Résistances : la démocratie à l’épreuve

Jean-Louis Bourlanges

"Je voudrais recommander un bref livre de Laurent Cohen-Tanugi, Résistances : la démocratie à l’épreuve. Je crois que ce livre est intéressant. Il ne dit pas des choses totalement nouvelles, il situe pleinement la crise que nous vivons comme une crise grave, une crise de la démocratie avec ses traits classiques : le populisme, le complotisme, l’identitarisme, l’hyper individualisme, tout cela est analysé et dénoncé. Les causes sont mises en perspective, notamment la révolution numérique, la révolution géopolitique qui fait que l’occident est à la fois subverti dans ses intérêts, ses valeurs, ses principes, et se divise lui-même comme on l’a vu à travers des épisodes comme l’élection de Trump et le Brexit, donc tout cela est dit. Ce qui me paraît frappant, et qui m’a inquiété en lisant ce livre, cet excellent pro-européen qu’est Cohen-Tahugi, c’est un certain désenchantement. Cet homme qui a voté pour Emmanuel Macron, qui adhère au projet qui est actuellement celui du gouvernement, est en même temps profondément inquiet sur le devenir de tout cela.

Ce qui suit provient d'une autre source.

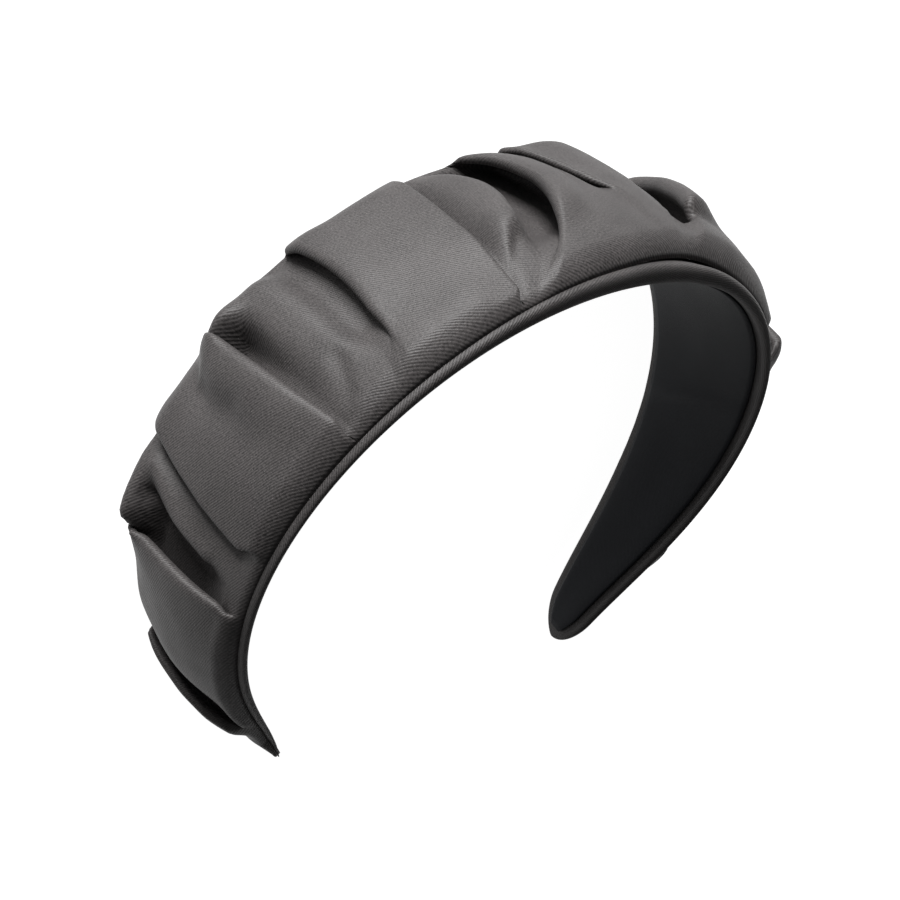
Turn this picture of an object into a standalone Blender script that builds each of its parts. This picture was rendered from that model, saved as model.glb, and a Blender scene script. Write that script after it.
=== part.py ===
"""A ruffled headband, lying on its side: a padded band with rolled rims, a box-pleated cloth
cover sewn over its outer face and a flat lining on the side of the head. Units are metres.

The band is an arch in an upright frame (X from ear to ear, Y away from the near rim, Z up, the
origin at the crown). A share u of the half arc runs from -1 at one tip over 0 at the crown to 1
at the other tip. Every piece is built along that arch and then turned to lie on its far rim.
"""
import math

import bpy
import numpy as np

# Driving sizes
ARC_LENGTH = 0.340           # along the inner face, from tip to tip
CROWN_WIDTH = 0.049          # widest, at the crown
END_WIDTH = 0.0131           # width that the long edges aim at, before the round tips
TIP_ROUND = 0.0099           # length of the rounding at a tip
RIM_THICKNESS = 0.0018       # rolled rim along the legs
CROWN_RIM_THICKNESS = 0.0041
RIM_INSET = 0.0015           # from the outermost rim to the seam of the cover
PAD_SWELL = 0.0018           # how far the padded outer face rises above its two rims
FAR_CROWN_TRIM = 0.0020      # the far half is this much narrower at the crown
TWIST = 0.295                # radians that the legs lean outwards at the tips
COVER_WALL = 0.0010
COVER_END = 0.0055           # from a tip to the end of the pleated cover
PLEAT_RISE = 0.0100          # height that the pleat tables are shares of
TUCK_DEPTH = 0.0050          # how far a pleat's edge reaches over the panel beside it
PLEAT_ROLL = 0.0006          # roundness of a raised pleat edge, beyond what its layers need
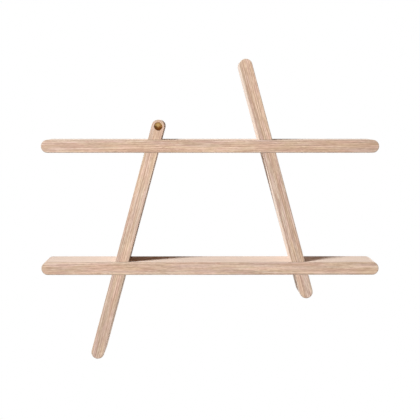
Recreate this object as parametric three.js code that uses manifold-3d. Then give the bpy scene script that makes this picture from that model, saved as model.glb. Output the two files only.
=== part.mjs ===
// A wall-hung shelf of four oak boards: two level shelves and two uprights that lean towards each other.
// Each upright crosses each shelf in a halving joint. The shelf is slotted from the back and the upright
// is notched from the front, each to half its depth, so that the front edges of the shelves run through.
// A low domed brass button is set into the left upright's front edge, near its top, and two keyhole plates
// in the upper shelf's back edge hang the whole on two wall screws.
//
// Everything is drawn as it is seen from the front, in millimetres: x to the right, y up and z out of
// the wall. The last lines turn the whole so that +Z is up and the wall is the plane y = 0, with the
// front facing -Y. The origin is the middle of the upper shelf's back edge.

import * as THREE from "three";
import { mergeVertices, toCreasedNormals } from "three/addons/utils/BufferGeometryUtils.js";
import Module from "manifold-3d";

// ---- Driving dimensions, in millimetres and degrees ----

// Boards
const SHELF_LENGTH = 520;
const BOARD_THICKNESS = 20;
const BOARD_DEPTH = 120;
const EDGE_EASING = 1;
const SHELF_SPACING = 188.2; // between the two shelves' centre lines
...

Son livre s’appelle Résistances et on a le sentiment qu’il y a quelque chose d’un peu nostalgique, il y a la nécessité de sauvegarder un héritage qui est très souvent méconnu - on parle de l’héritage de la Troisième République – mais l’héritage qui est souvent méconnu, c’est celui de l’humanisme occidental européen de la Quatrième République de l’époque de l’après-guerre, c’est cet héritage là que nous sommes en train de liquider, et Laurent Cohen-Tanugi regarde cette disparition, ce naufrage, avec un effroi qui je crois est justifié."